**Required work**
Exactly repeat the full listing that follows.

**Data for this task**
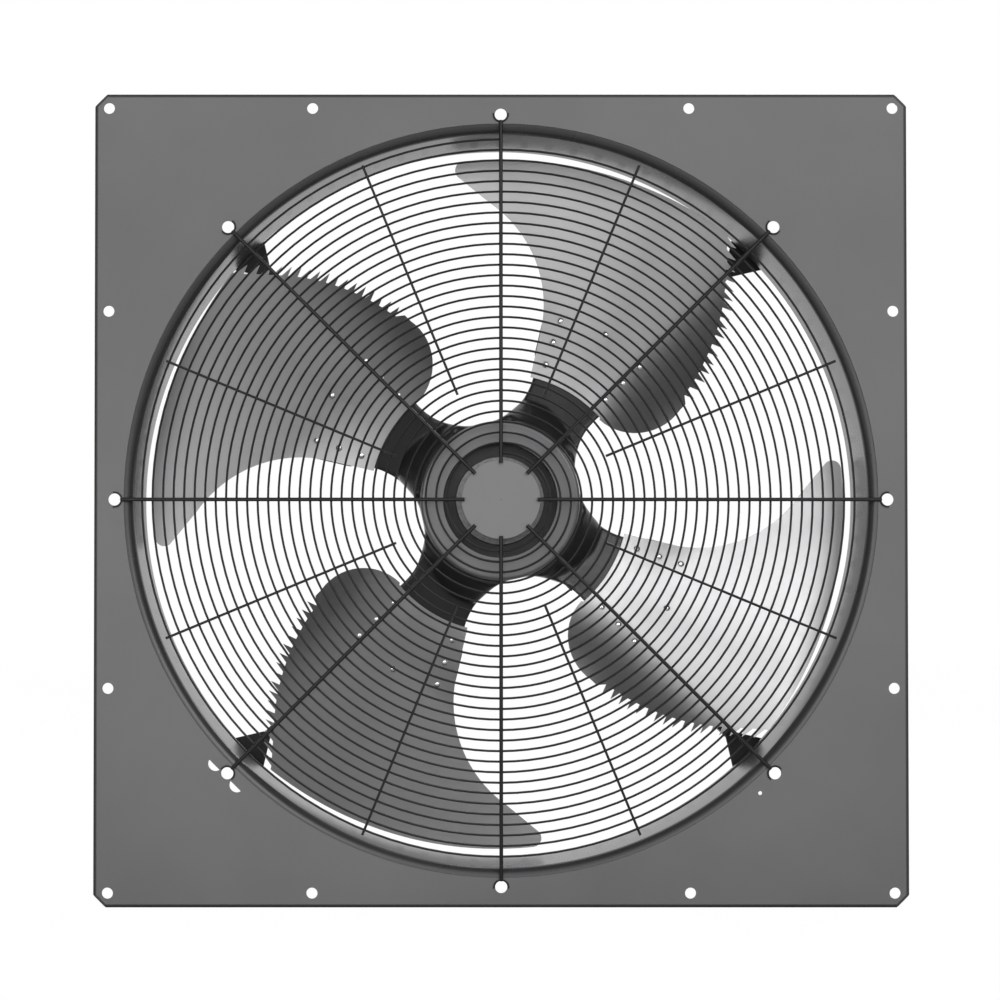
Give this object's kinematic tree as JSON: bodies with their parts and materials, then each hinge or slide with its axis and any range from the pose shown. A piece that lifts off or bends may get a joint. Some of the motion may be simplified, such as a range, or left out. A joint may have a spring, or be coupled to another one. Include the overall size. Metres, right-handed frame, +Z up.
{
  "type": "axial fan",
  "caption": "Axial fan in a square wall plate with a nozzle ring, a spiral wire guard, sickle-shaped blades with toothed rear edges, and an external-rotor motor on struts.",
  "frame": {"origin": "on the fan axis, in the plane of the wall plate's visible face", "axes": "+X to the viewer's right, +Z up, +Y along the fan axis away from the viewer, towards the motor"},
  "size_m": [1.07, 0.2498, 1.07],
  "materials": {
    "plate_paint": "satin grey coat on folded sheet",
    "nozzle_paint": "satin grey coat on pressed sheet",
    "guard_wire": "satin black coat on steel wire",
    "disc_metal": "plain grey sheet",
    "blade_metal": "satin rolled sheet",
    "rivet_steel": "bright",
    "hub_black": "gloss black coat",
    "rotor_grey": "gloss grey coat",
    "cast_aluminium": "as cast",
    "magnet": "plated dark",
    "steel": "ground",
    "zinc_steel": "zinc plated",
    "core_steel": "stacked sheets",
    "copper": "enamelled wire",
    "strut_black": "satin black coat",
    "board_green": "printed board",
    "capacitor": "sleeved can",
    "seal_rubber": "matte",
    "black_plastic": "moulded"
  },
  "bodies": {
    "frame": {"wall_plate": "plate_paint", "nozzle_ring": "nozzle_paint", "guard_spiral": "guard_wire", "guard_long_spokes": "guard_wire", "guard_short_spokes": "guard_wire", "guard_centre_disc": "disc_metal", "front_outer_race": "steel", "rear_outer_race": "steel", "bearing_spring": "steel", "stator_bush": "cast_aluminium", "stator_core": "core_steel", "stator_coils": "copper", "motor_bolts": "zinc_steel", "strut_1": "strut_black", "strut_2": "strut_black", "strut_3": "strut_black", "strut_4": "strut_black", "rim_bolts": "zinc_steel", "rim_nuts": "zinc_steel", "motor_plate": "strut_black", "strut_bolts": "zinc_steel", "strut_nuts": "zinc_steel", "electronics_housing": "cast_aluminium", "control_board": "board_green", "board_capacitors": "capacitor", "housing_seal": "seal_rubber", "housing_cover": "black_plastic", "cover_screws": "zinc_steel", "power_gland": "black_plastic", "signal_gland": "black_plastic"},
    "impeller": {"blade_1": "blade_metal", "blade_2": "blade_metal", "blade_3": "blade_metal", "blade_4": "blade_metal", "blade_rivets": "rivet_steel", "hub_star": "hub_black", "hub_screws": "zinc_steel", "rotor_cap": "rotor_grey", "rotor_cup": "cast_aluminium", "rotor_magnets": "magnet", "rotor_shaft": "steel", "front_inner_race": "steel", "rear_inner_race": "steel", "shaft_ring": "steel"},
    "bearing_balls": {"front_ball_set": "steel", "rear_ball_set": "steel"}
  },
  "joints": [
    {"name": "impeller_spin", "type": "hinge", "parent": "frame", "child": "impeller", "pos_m": [0, 0.1, 0], "axis": [0, -1, 0], "continuous": true},
    {"name": "bearing_roll", "type": "hinge", "parent": "frame", "child": "bearing_balls", "pos_m": [0, 0.1, 0], "axis": [0, -1, 0], "continuous": true}
  ],
  "couplings": [
    {"joint": "bearing_roll", "follows": "impeller_spin", "ratio": 0.4}
  ]
}
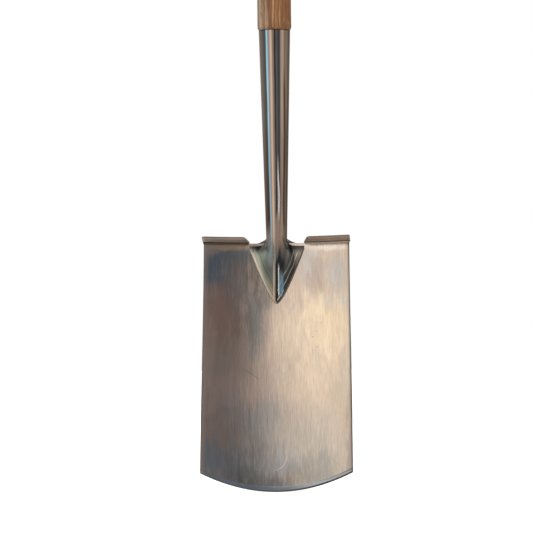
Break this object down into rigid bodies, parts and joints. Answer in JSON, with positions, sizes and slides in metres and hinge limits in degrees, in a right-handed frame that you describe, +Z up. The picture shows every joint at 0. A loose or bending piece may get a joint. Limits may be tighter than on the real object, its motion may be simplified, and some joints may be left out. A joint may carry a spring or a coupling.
{
  "type": "garden spade",
  "caption": "Garden digging spade with a dished steel blade, welded foot treads, a tapered socket with a V foot, and a wooden shaft with a split top and cross-bar grip.",
  "frame": {"origin": "bottom centre of the bounding box, level with the lowest point of the cutting edge", "axes": "+Z up along the shaft, +X across the blade to the right seen from the front, -Y the hollow front of the blade"},
  "size_m": [0.1662, 0.0783, 1.1001],
  "materials": {
    "blade_steel": "satin, fine brushing lengthwise",
    "tread_steel": "satin",
    "socket_steel": "polished",
    "weld_steel": "ground and polished",
    "fastener_steel": "satin, slightly dull",
    "shaft_wood": "oiled, satin",
    "wedge_wood": "oiled, satin",
    "grip_wood": "oiled, satin, worn smooth"
  },
  "bodies": {
    "root": {"blade": "blade_steel", "left_tread": "tread_steel", "right_tread": "tread_steel", "left_tread_weld": "weld_steel", "right_tread_weld": "weld_steel", "foot_weld_left": "weld_steel", "foot_weld_right": "weld_steel", "tongue_weld_left": "weld_steel", "tongue_weld_right": "weld_steel", "socket": "socket_steel", "socket_screw_upper": "fastener_steel", "socket_screw_lower": "fastener_steel", "grip_rivet": "fastener_steel", "neck_rivet": "fastener_steel", "grip_washer_left": "fastener_steel", "grip_washer_right": "fastener_steel", "neck_washer_left": "fastener_steel", "neck_washer_right": "fastener_steel", "shaft": "shaft_wood", "crotch_wedge": "wedge_wood", "grip": "grip_wood"}
  },
  "joints": []
}
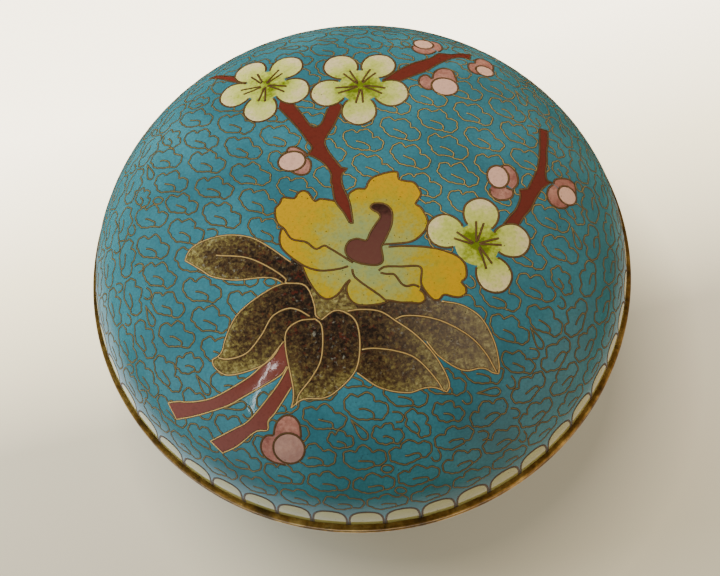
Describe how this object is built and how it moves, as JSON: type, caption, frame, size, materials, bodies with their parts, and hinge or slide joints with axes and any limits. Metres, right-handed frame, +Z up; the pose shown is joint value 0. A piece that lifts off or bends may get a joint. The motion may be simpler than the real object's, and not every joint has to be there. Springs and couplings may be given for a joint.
{
  "type": "cloisonne enamel box",
  "caption": "Round covered box: footed enamelled bowl with a domed lid that lifts off, gilt rims and foot ring.",
  "frame": {"origin": "centre of the foot ring's underside, on the surface that the box stands on", "axes": "+Z up along the turning axis; -Y towards the side of the lid seen in front, +X to the right of it"},
  "size_m": [0.12, 0.12, 0.0609],
  "materials": {
    "foot_gilt": "worn gilt",
    "bowl_enamel": "polished enamel on copper",
    "bowl_rim_gilt": "worn gilt",
    "lid_rim_gilt": "worn gilt",
    "lid_enamel": "polished enamel on copper"
  },
  "bodies": {
    "root": {"foot_ring": "foot_gilt", "bowl_body": "bowl_enamel", "bowl_rim": "bowl_rim_gilt", "lid_rim": "lid_rim_gilt", "lid_body": "lid_enamel"}
  },
  "joints": []
}
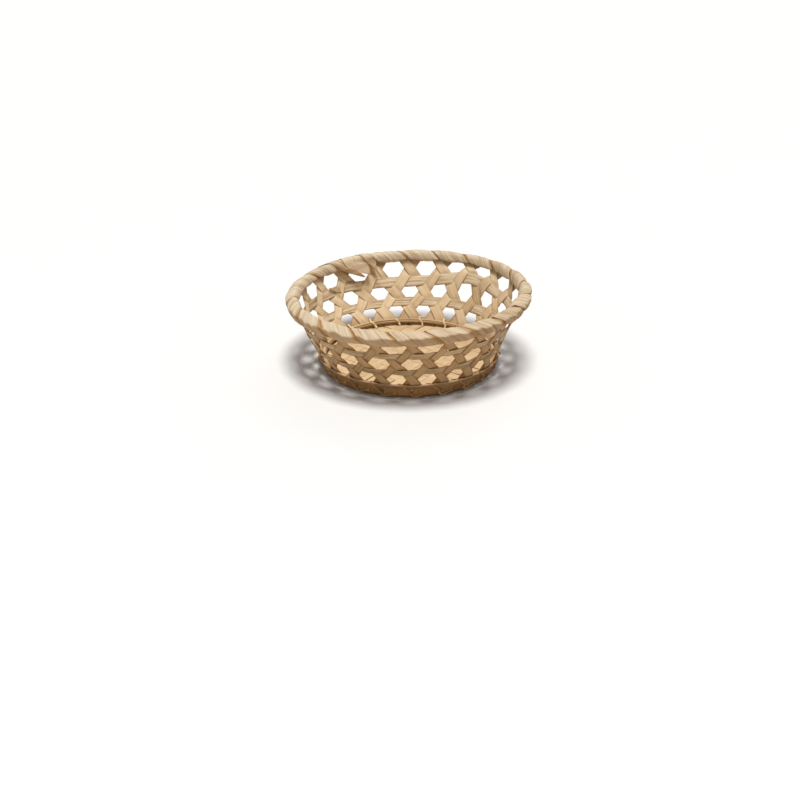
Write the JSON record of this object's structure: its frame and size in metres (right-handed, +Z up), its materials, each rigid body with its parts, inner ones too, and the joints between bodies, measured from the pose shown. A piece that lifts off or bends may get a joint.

**Finished exercise**
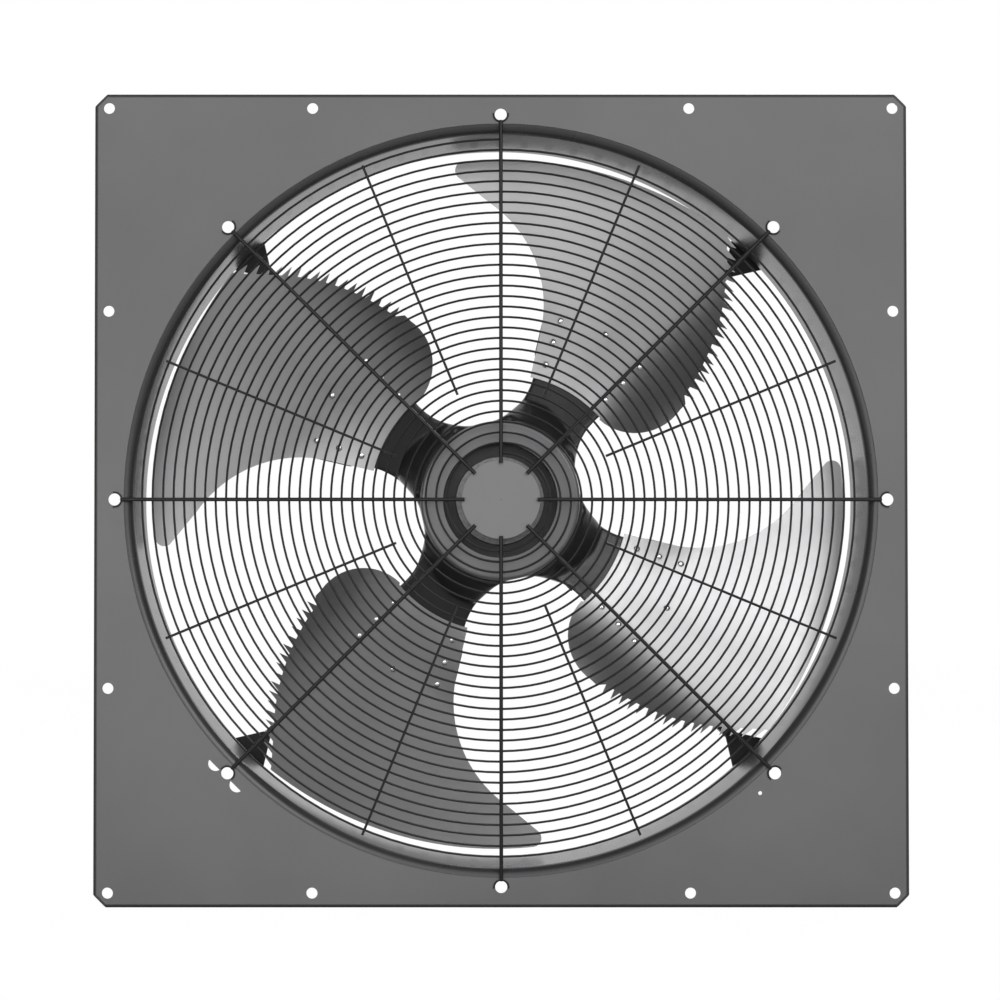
Give this object's kinematic tree as JSON: bodies with their parts and materials, then each hinge or slide with its axis and any range from the pose shown. A piece that lifts off or bends may get a joint. Some of the motion may be simplified, such as a range, or left out. A joint may have a spring, or be coupled to another one. Include the overall size. Metres, right-handed frame, +Z up.
{
  "type": "axial fan",
  "caption": "Axial fan in a square wall plate with a nozzle ring, a spiral wire guard, sickle-shaped blades with toothed rear edges, and an external-rotor motor on struts.",
  "frame": {"origin": "on the fan axis, in the plane of the wall plate's visible face", "axes": "+X to the viewer's right, +Z up, +Y along the fan axis away from the viewer, towards the motor"},
  "size_m": [1.07, 0.2498, 1.07],
  "materials": {
    "plate_paint": "satin grey coat on folded sheet",
    "nozzle_paint": "satin grey coat on pressed sheet",
    "guard_wire": "satin black coat on steel wire",
    "disc_metal": "plain grey sheet",
    "blade_metal": "satin rolled sheet",
    "rivet_steel": "bright",
    "hub_black": "gloss black coat",
    "rotor_grey": "gloss grey coat",
    "cast_aluminium": "as cast",
    "magnet": "plated dark",
    "steel": "ground",
    "zinc_steel": "zinc plated",
    "core_steel": "stacked sheets",
    "copper": "enamelled wire",
    "strut_black": "satin black coat",
    "board_green": "printed board",
    "capacitor": "sleeved can",
    "seal_rubber": "matte",
    "black_plastic": "moulded"
  },
  "bodies": {
    "frame": {"wall_plate": "plate_paint", "nozzle_ring": "nozzle_paint", "guard_spiral": "guard_wire", "guard_long_spokes": "guard_wire", "guard_short_spokes": "guard_wire", "guard_centre_disc": "disc_metal", "front_outer_race": "steel", "rear_outer_race": "steel", "bearing_spring": "steel", "stator_bush": "cast_aluminium", "stator_core": "core_steel", "stator_coils": "copper", "motor_bolts": "zinc_steel", "strut_1": "strut_black", "strut_2": "strut_black", "strut_3": "strut_black", "strut_4": "strut_black", "rim_bolts": "zinc_steel", "rim_nuts": "zinc_steel", "motor_plate": "strut_black", "strut_bolts": "zinc_steel", "strut_nuts": "zinc_steel", "electronics_housing": "cast_aluminium", "control_board": "board_green", "board_capacitors": "capacitor", "housing_seal": "seal_rubber", "housing_cover": "black_plastic", "cover_screws": "zinc_steel", "power_gland": "black_plastic", "signal_gland": "black_plastic"},
    "impeller": {"blade_1": "blade_metal", "blade_2": "blade_metal", "blade_3": "blade_metal", "blade_4": "blade_metal", "blade_rivets": "rivet_steel", "hub_star": "hub_black", "hub_screws": "zinc_steel", "rotor_cap": "rotor_grey", "rotor_cup": "cast_aluminium", "rotor_magnets": "magnet", "rotor_shaft": "steel", "front_inner_race": "steel", "rear_inner_race": "steel", "shaft_ring": "steel"},
    "bearing_balls": {"front_ball_set": "steel", "rear_ball_set": "steel"}
  },
  "joints": [
    {"name": "impeller_spin", "type": "hinge", "parent": "frame", "child": "impeller", "pos_m": [0, 0.1, 0], "axis": [0, -1, 0], "continuous": true},
    {"name": "bearing_roll", "type": "hinge", "parent": "frame", "child": "bearing_balls", "pos_m": [0, 0.1, 0], "axis": [0, -1, 0], "continuous": true}
  ],
  "couplings": [
    {"joint": "bearing_roll", "follows": "impeller_spin", "ratio": 0.4}
  ]
}
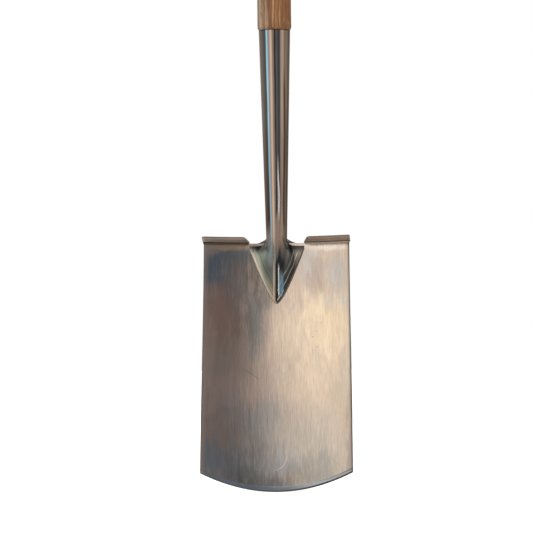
Break this object down into rigid bodies, parts and joints. Answer in JSON, with positions, sizes and slides in metres and hinge limits in degrees, in a right-handed frame that you describe, +Z up. The picture shows every joint at 0. A loose or bending piece may get a joint. Limits may be tighter than on the real object, its motion may be simplified, and some joints may be left out. A joint may carry a spring or a coupling.
{
  "type": "garden spade",
  "caption": "Garden digging spade with a dished steel blade, welded foot treads, a tapered socket with a V foot, and a wooden shaft with a split top and cross-bar grip.",
  "frame": {"origin": "bottom centre of the bounding box, level with the lowest point of the cutting edge", "axes": "+Z up along the shaft, +X across the blade to the right seen from the front, -Y the hollow front of the blade"},
  "size_m": [0.1662, 0.0783, 1.1001],
  "materials": {
    "blade_steel": "satin, fine brushing lengthwise",
    "tread_steel": "satin",
    "socket_steel": "polished",
    "weld_steel": "ground and polished",
    "fastener_steel": "satin, slightly dull",
    "shaft_wood": "oiled, satin",
    "wedge_wood": "oiled, satin",
    "grip_wood": "oiled, satin, worn smooth"
  },
  "bodies": {
    "root": {"blade": "blade_steel", "left_tread": "tread_steel", "right_tread": "tread_steel", "left_tread_weld": "weld_steel", "right_tread_weld": "weld_steel", "foot_weld_left": "weld_steel", "foot_weld_right": "weld_steel", "tongue_weld_left": "weld_steel", "tongue_weld_right": "weld_steel", "socket": "socket_steel", "socket_screw_upper": "fastener_steel", "socket_screw_lower": "fastener_steel", "grip_rivet": "fastener_steel", "neck_rivet": "fastener_steel", "grip_washer_left": "fastener_steel", "grip_washer_right": "fastener_steel", "neck_washer_left": "fastener_steel", "neck_washer_right": "fastener_steel", "shaft": "shaft_wood", "crotch_wedge": "wedge_wood", "grip": "grip_wood"}
  },
  "joints": []
}
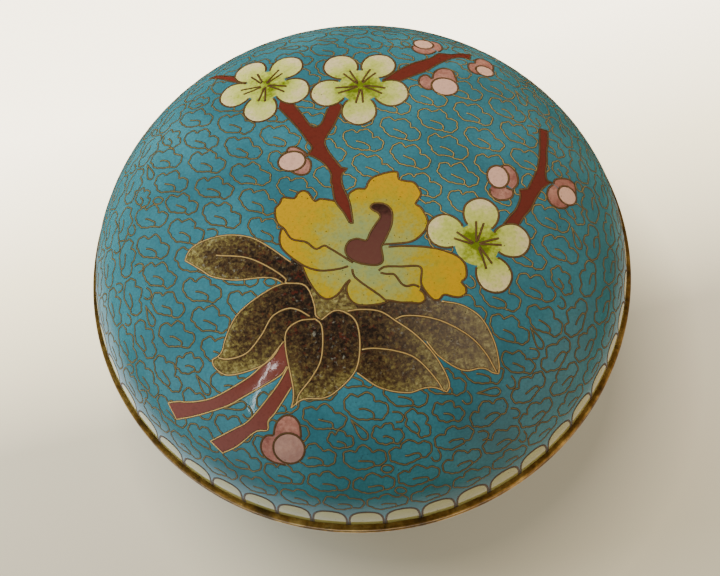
Describe how this object is built and how it moves, as JSON: type, caption, frame, size, materials, bodies with their parts, and hinge or slide joints with axes and any limits. Metres, right-handed frame, +Z up; the pose shown is joint value 0. A piece that lifts off or bends may get a joint. The motion may be simpler than the real object's, and not every joint has to be there. Springs and couplings may be given for a joint.
{
  "type": "cloisonne enamel box",
  "caption": "Round covered box: footed enamelled bowl with a domed lid that lifts off, gilt rims and foot ring.",
  "frame": {"origin": "centre of the foot ring's underside, on the surface that the box stands on", "axes": "+Z up along the turning axis; -Y towards the side of the lid seen in front, +X to the right of it"},
  "size_m": [0.12, 0.12, 0.0609],
  "materials": {
    "foot_gilt": "worn gilt",
    "bowl_enamel": "polished enamel on copper",
    "bowl_rim_gilt": "worn gilt",
    "lid_rim_gilt": "worn gilt",
    "lid_enamel": "polished enamel on copper"
  },
  "bodies": {
    "root": {"foot_ring": "foot_gilt", "bowl_body": "bowl_enamel", "bowl_rim": "bowl_rim_gilt", "lid_rim": "lid_rim_gilt", "lid_body": "lid_enamel"}
  },
  "joints": []
}
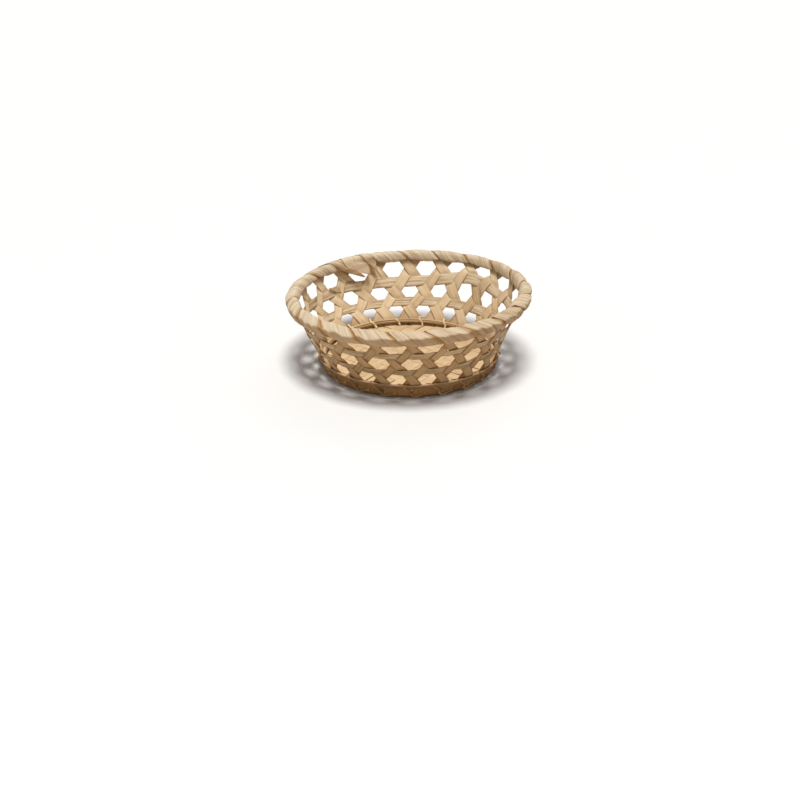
Write the JSON record of this object's structure: its frame and size in metres (right-handed, +Z up), its materials, each rigid body with its parts, inner ones too, and the joints between bodies, measured from the pose shown. A piece that lifts off or bends may get a joint.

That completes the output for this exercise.